The lodge promised hot showers after 1-1.5 hours & the hostess even showed us the electric heater she was going to submerge in the 200L water tank. We were too tired to really think about it and said ok. I got the first shower and didn’t try the temperature until I was naked… BIG MISTAKE as the water was not hot! It was probably the worst shower that I’ve taken in a long time…I had to run up to the room afterwards and dive into the sleeping bag for 20min to stop my teeth from chattering.

There was a little girl living in at the lodge who was a real terror! She screamed and threw tantrums constantly as well as grabbed stuff off our table and taking off with it. In the morning when Wendy put down her toothbrush, the little girl grabbed it and threw it as far as she could!

Tal is located in the valley where it opens up to accommodate a bend in the river. It is known for its mountain ponies. We watched a guy heading out of town mount a running horse.

This was the first day we felt like we were in the mountains. By lunchtime the towering snow-covered peaks were visible ahead and behind us.

For the first hour or two we followed the river. We saw where they had blasted for the road. There were several crews with jackhammers that echoed in the valley.

We finally started to climb and around noon we passed through a rhododendron forest. These weren’t bushes, they were huge old gnarled moss-covered trees. Some had started to bloom. The flowers were wonderfully fragrant. If you tried to bottle the scent and open it somewhere besides a damp, mossy forest with trickling water high in the Himalayas, it would have smelled like old ladies’ perfume. But in that forest, it was perfect and unexpected.

Shortly after, we stopped at a teahouse for lunch. It was cold and had started to rain so the owner invited us into the kitchen while she cooked. She had a stove made out of 3 plates of steel in a u-shape over a wood fire. The top had two circles cut out and she cooked over these. Everyone has a pressure cooker for making dal bhat (lentils). She served us dal bhat with rice and curried potatoes with local mushrooms. We watched her throw a little bit of this and a little bit of that into the pots – stir, cover, move on and off the ‘burners’. The curried mushrooms and potatoes were fantastic – they had the same mustard-y tangy flavor as other curried veg we’d had, but milder so you could taste the earthy mushrooms. She gave us some serious homemade chili sauce and fermented pickles (maybe turnips?) on the side.
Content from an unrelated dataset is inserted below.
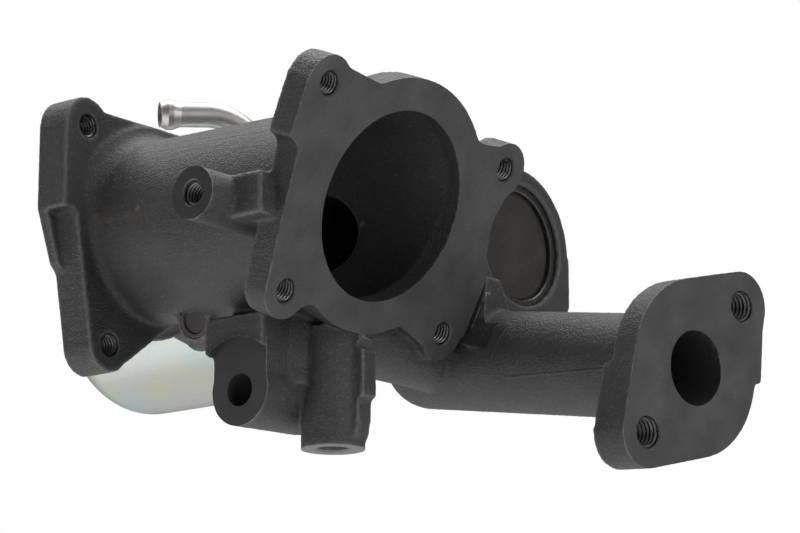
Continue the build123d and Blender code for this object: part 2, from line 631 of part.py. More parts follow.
def make_base_screws():
    head_x = BOWL_X - BOWL_T
    socket = Pos(0, 0, -SCREW_HEAD_T) * extrude(RegularPolygon(2.2, 6), 1.6)
    screw = lathe([
        (0, -SCREW_HEAD_T), (SCREW_HEAD_R - 0.8, -SCREW_HEAD_T), (SCREW_HEAD_R, -SCREW_HEAD_T + 1.2),
        (SCREW_HEAD_R, 0), (M5_R - 0.1, 0), (M5_R - 0.1, SCREW_L - 0.6), (M5_R - 0.7, SCREW_L), (0, SCREW_L)])
    return placed(VALVE, Pos(0, 0, head_x) * screw_pattern(screw - socket))


def make_diaphragm():
    """Thin rubber disc: flat centre, a roll towards the can, then the clamped rim."""
    centre_x = STEM_SHOULDER_X - WASHER_T
    rim_x = RIM_X
    rim_in = BOWL_WALL_R - BOWL_T
    mid_r = (CUP_R + rim_in) / 2 + 0.4
    outer_r = RIM_R - RIM_LIP_T - SEAL_GAP
    bulge = centre_x + ROLL_R
    valve_side = Spline((CUP_R + 0.3, 0, centre_x), (mid_r, 0, bulge - 1.2), (rim_in - 0.2, 0, rim_x),
                        tangents=[(1, 0, 0), (1, 0, -1)])
    can_side = Spline((rim_in - 0.2, 0, rim_x - CLAMP_T), (mid_r, 0, bulge - 1.2 - CLAMP_T),
                      (CUP_R + 0.3, 0, centre_x - CLAMP_T), tangents=[(-1, 0, 1), (-1, 0, 0)])
    bore = STEM_TAIL_R + PRESS_GAP
    wall = [
        Line((bore, 0, centre_x), (CUP_R + 0.3, 0, centre_x)), valve_side,
        Line((rim_in - 0.2, 0, rim_x), (outer_r, 0, rim_x)),
        Line((outer_r, 0, rim_x), (outer_r, 0, rim_x - CLAMP_T)),
        Line((outer_r, 0, rim_x - CLAMP_T), (rim_in - 0.2, 0, rim_x - CLAMP_T)), can_side,
        Line((CUP_R + 0.3, 0, centre_x - CLAMP_T), (bore, 0, centre_x - CLAMP_T)),
        Line((bore, 0, centre_x - CLAMP_T), (bore, 0, centre_x)),
    ]
    return placed(VALVE, revolve(make_face(wall), Axis.Z))


def make_diaphragm_washer():
    bore = STEM_TAIL_R + PRESS_GAP
    start = STEM_SHOULDER_X - WASHER_T
    return placed(VALVE, lathe([
        (bore, start), (WASHER_R - 0.5, start), (WASHER_R, start + 0.5), (WASHER_R, STEM_SHOULDER_X),
        (bore, STEM_SHOULDER_X)]))


def make_spring_cup():
    bore = STEM_TAIL_R + PRESS_GAP
    front = STEM_SHOULDER_X - WASHER_T - CLAMP_T
    back = front - CUP_T
    tip = front - CUP_DEPTH
    return placed(VALVE, lathe([
        (bore, back), (bore, front), (CUP_R - 1.5, front), (CUP_R, front - 1.5), (CUP_R, tip), (CUP_R - CUP_T, tip),
        (CUP_R - CUP_T, back - 0.8), (CUP_R - CUP_T - 0.8, back)]))


def make_stem_nut():
    back = STEM_SHOULDER_X - stack_height()
    hexagon = RegularPolygon(NUT_R, 6) - Circle(STEM_TAIL_R + PRESS_GAP)
    nut = extrude(hexagon, NUT_T, dir=(0, 0, -1))
    crown = lathe([(0, -NUT_T), (NUT_R - 0.5, -NUT_T), (NUT_R, -NUT_T + 0.5), (NUT_R, 0), (0, 0)])
    return placed(VALVE, Pos(0, 0, back) * (nut & crown))


def make_actuator_can():
    flange_x = RIM_X - CLAMP_T
    corner_x = CAN_END_X + CAN_CORNER_R
    inner = CAN_R - CAN_T
    inner_corner = CAN_CORNER_R - CAN_T
    outer_r = RIM_R - RIM_LIP_T - PRESS_GAP
    middle = cos(radians(45))
    out_mid = (CAN_R - CAN_CORNER_R * (1 - middle), 0, corner_x - CAN_CORNER_R * middle)
    in_mid = (inner - inner_corner * (1 - middle), 0, corner_x - inner_corner * middle)
    wall = [
        Line((outer_r, 0, flange_x), (outer_r, 0, flange_x - CAN_T)),
        Line((outer_r, 0, flange_x - CAN_T), (CAN_R, 0, flange_x - CAN_T)),
        Line((CAN_R, 0, flange_x - CAN_T), (CAN_R, 0, corner_x)),
        ThreePointArc((CAN_R, 0, corner_x), out_mid, (CAN_R - CAN_CORNER_R, 0, CAN_END_X)),
        Line((CAN_R - CAN_CORNER_R, 0, CAN_END_X), (0, 0, CAN_END_X)),
        Line((0, 0, CAN_END_X), (0, 0, CAN_END_X + CAN_T)),
        Line((0, 0, CAN_END_X + CAN_T), (CAN_R - CAN_CORNER_R, 0, CAN_END_X + CAN_T)),
        ThreePointArc((CAN_R - CAN_CORNER_R, 0, CAN_END_X + CAN_T), in_mid, (inner, 0, corner_x)),
        Line((inner, 0, corner_x), (inner, 0, flange_x)),
        Line((inner, 0, flange_x), (outer_r, 0, flange_x)),
    ]
    shell = placed(VALVE, revolve(make_face(wall), Axis.Z))
    hole = Pos(STUB_X, VALVE_Y, VALVE_Z) * Cylinder(
        STUB_R + PRESS_GAP, CAN_R + 10, align=(Align.CENTER, Align.CENTER, Align.MIN))
    return shell - hole


def make_spring_seat():
    foot_x = CAN_END_X + CAN_T
    flange_r = CAN_R - CAN_CORNER_R
    post_r = SPRING_R - SPRING_WIRE_R - 0.5
    return placed(VALVE, lathe([
        (post_r - SPRING_SEAT_T, foot_x), (flange_r, foot_x), (flange_r, foot_x + SPRING_SEAT_T),
        (post_r, foot_x + SPRING_SEAT_T), (post_r, foot_x + SPRING_SEAT_H - 1), (post_r - 1, foot_x + SPRING_SEAT_H),
        (3.0, foot_x + SPRING_SEAT_H), (3.0, foot_x + SPRING_SEAT_H - SPRING_SEAT_T),
        (post_r - SPRING_SEAT_T, foot_x + SPRING_SEAT_H - SPRING_SEAT_T)]))


def make_return_spring():
    start = CAN_END_X + CAN_T + SPRING_SEAT_T + SPRING_WIRE_R + 0.1
    end = STEM_SHOULDER_X - stack_height() - SPRING_WIRE_R - 0.1
    coil = Helix((end - start) / SPRING_TURNS, end - start, SPRING_R)
    section = Plane(origin=coil @ 0, z_dir=coil % 0) * Circle(SPRING_WIRE_R)
    return placed(VALVE, Pos(0, 0, start) * sweep(section, path=coil, is_frenet=True))


# ---------------------------------------------------------------- hose stub
def make_hose_stub():
    turn, dip = radians(STUB_TURN), radians(STUB_DIP)
    away = Vector(-cos(turn) * cos(dip), -sin(turn) * cos(dip), -sin(dip))
    root = Vector(STUB_X, VALVE_Y, VALVE_Z + CAN_R - CAN_T - 1.0)
    corner = Vector(STUB_X, VALVE_Y, VALVE_Z + STUB_HEIGHT)
    tip = corner + away * STUB_REACH
    route = FilletPolyline(root, corner, tip, radius=STUB_BEND_R)
    base = Plane(origin=root, z_dir=(0, 0, 1))
    tube = sweep(base * Circle(STUB_R), path=route) - sweep(base * Circle(STUB_R - STUB_WALL), path=route)
    mouth = Plane(origin=tip, z_dir=away * -1)
    bead = placed(mouth, lathe([
        (STUB_R - STUB_WALL, 0), (STUB_R - 0.1, 0), (STUB_BEAD_R, 2.0), (STUB_BEAD_R, 3.6),
        (STUB_R - 0.1, STUB_BEAD_L), (STUB_R - STUB_WALL, STUB_BEAD_L)]))
    return tube + bead


def make_stub_collar():
    outline = Pos(STUB_X, VALVE_Y, VALVE_Z) * (
        Cylinder(COLLAR_R, CAN_R + COLLAR_H, align=(Align.CENTER, Align.CENTER, Align.MIN))
        - Cylinder(STUB_R + PRESS_GAP, 4 * CAN_R))
    return outline - placed(VALVE, Cylinder(CAN_R + PRESS_GAP, 200))


# ---------------------------------------------------------------- plugs and sleeves
def make_locating_sleeve():
    top = BOTTOM_Z + SLEEVE_L
    outer = SLEEVE_R - PRESS_GAP
    return Pos(BOTTOM_X, BOTTOM_Y, 0) * lathe([
        (SLEEVE_BORE_R + 0.5, BOTTOM_Z), (outer, BOTTOM_Z), (outer, top), (SLEEVE_BORE_R, top),
        (SLEEVE_BORE_R, BOTTOM_Z + 0.5)])


def make_core_plug():
    inset = 0.4
    run = small_boss_plane()
    outer = CORE_PLUG_R - PRESS_GAP
    return placed(run, lathe([
        (0, -inset - 0.5), (outer - 1.2, -inset - 0.5), (outer - 0.9, -inset), (outer, -inset),
        (outer, -inset - CORE_PLUG_T), (0, -inset - CORE_PLUG_T)]))


# ---------------------------------------------------------------- output
PIECES = {
    "housing": make_housing,
    "valve_seat": make_valve_seat,
    "poppet_valve": make_poppet,
    "stem_guide": make_stem_guide,
    "stem_seal": make_stem_seal,
    "seal_retainer": make_seal_retainer,
    "plug_gasket": make_plug_gasket,
    "port_plug": make_port_plug,
    "port_ring": make_port_ring,
    "heat_gasket": make_heat_gasket,
    "actuator_base": make_actuator_base,
    "base_screws": make_base_screws,
    "diaphragm": make_diaphragm,
    "diaphragm_washer": make_diaphragm_washer,
    "spring_cup": make_spring_cup,
    "stem_nut": make_stem_nut,
    "actuator_can": make_actuator_can,
    "spring_seat": make_spring_seat,
    "return_spring": make_return_spring,
    "hose_stub": make_hose_stub,
    "stub_collar": make_stub_collar,
    "locating_sleeve": make_locating_sleeve,
    "core_plug": make_core_plug,
}

for name, make in PIECES.items():
    save(name, make())
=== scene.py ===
"""Looks of the EGR valve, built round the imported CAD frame.

The frame is in metres, +X from the outlet face into the housing, +Z up. Places below are in mm of it,
and the stage's in metres.
"""

import json
from math import cos, radians, sin, tau

import bmesh
import bpy
import numpy as np
from mathutils import Matrix, Vector


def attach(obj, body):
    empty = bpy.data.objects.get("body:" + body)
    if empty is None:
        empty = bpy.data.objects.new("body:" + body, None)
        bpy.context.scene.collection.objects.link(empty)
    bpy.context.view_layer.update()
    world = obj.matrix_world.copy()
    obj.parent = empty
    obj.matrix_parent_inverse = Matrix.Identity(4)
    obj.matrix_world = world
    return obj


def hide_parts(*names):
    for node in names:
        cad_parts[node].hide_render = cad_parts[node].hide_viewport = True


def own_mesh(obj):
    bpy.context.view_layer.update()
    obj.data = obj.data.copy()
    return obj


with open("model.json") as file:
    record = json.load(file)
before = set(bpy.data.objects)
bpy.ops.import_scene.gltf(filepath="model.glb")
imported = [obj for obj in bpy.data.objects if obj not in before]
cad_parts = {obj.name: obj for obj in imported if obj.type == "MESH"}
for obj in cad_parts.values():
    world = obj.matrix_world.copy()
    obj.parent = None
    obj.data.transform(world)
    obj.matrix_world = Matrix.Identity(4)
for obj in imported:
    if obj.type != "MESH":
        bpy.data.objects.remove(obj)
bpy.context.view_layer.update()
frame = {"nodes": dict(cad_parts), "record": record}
nodes = frame["nodes"]
MM = 0.001

# ---------------------------------------------------------------- camera
FOCAL_MM = 135.0
SENSOR_MM = 36.0
CAMERA_AT = (555.61, -567.09, -194.72)
CAMERA_RIGHT = (0.77624, 0.63043, 0.00087)
CAMERA_UP = (0.14399, -0.17863, 0.97332)
CAMERA_BACK = (0.61377, -0.75541, -0.22944)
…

Everyone has their shorts in a bunch over this road being built that follows the circuit trail. Tourists complaining about the road have an incredibly narrow and selfish argument. Of course it isn’t very nice to walk around bulldozers and stop for blasting. But the construction of the road is likely to be more inconvenient than the actual road. Not to mention what this road will mean for the local communities – better access to healthcare, better access to education, better access to markets for their produce so the young people may stop leaving to go live in the slums of Kathmandu to look for work. The number of abandoned houses we passed was remarkable and increased as we climbed higher. Maybe the road can even reduce deforestation by providing better access to affordable electricity or propane for cooking. It may also improve tourism. If people can drive all the way to Tal and spend 5 or 6 days to go over the pass rather than 12, then maybe more people will come. Certainly there will be downsides. Maybe the road will provide a means for resources to merely be extracted. Maybe it will bring more people, trash and pollution. Without a doubt it will change these communities. But to rail against the road because you want the villages to remain quaint, pristine, trapped in time just to preserve your memories of a place you will never likely visit again is silly.

Evidence of the impact of human survival on the land is everywhere – deforestation for cooking and building, clearing for planting, landslides as a result of both, trees coppiced to within an inch of their life. We saw both people and mules bringing building supplies up the mountain- bags of concrete, rolls of iron sheeting, bridge slats (2 meters long, 18 inches wide, 3/16 inch galvanize steel slats, stacked 3 high), steel plates (8 feet by 18 inches wide, ¼ inch thick steel plates, stacked 3 high), more than 40 litres of paint in cans on one wooden rack, even cages of chickens – all carried on the backs of people. 

Mules carried bags of cement, propane cylinders, gravel and rebar bent in half. Each mule has a bell of a different size and some have bells around the neck and a string of bells on the flank. When they pass by it sounds like a wind chime.

It rained on us again the last 3-4 hours of walking which increased our pace. We arrived in Chame, a fair-sized town just as touristy as Tal. We sampled the local beer, which is basically like sake, but a bit sweeter, unfiltered.

Driven by disappointment over the local beer and lack of alternatives, we reached a turning point in O’Meara trekking history. We invented the hot whiskey lemonade – lemon Tang powder, hot water and Johnnie Walker. Considerable improvement over whiskey and coke!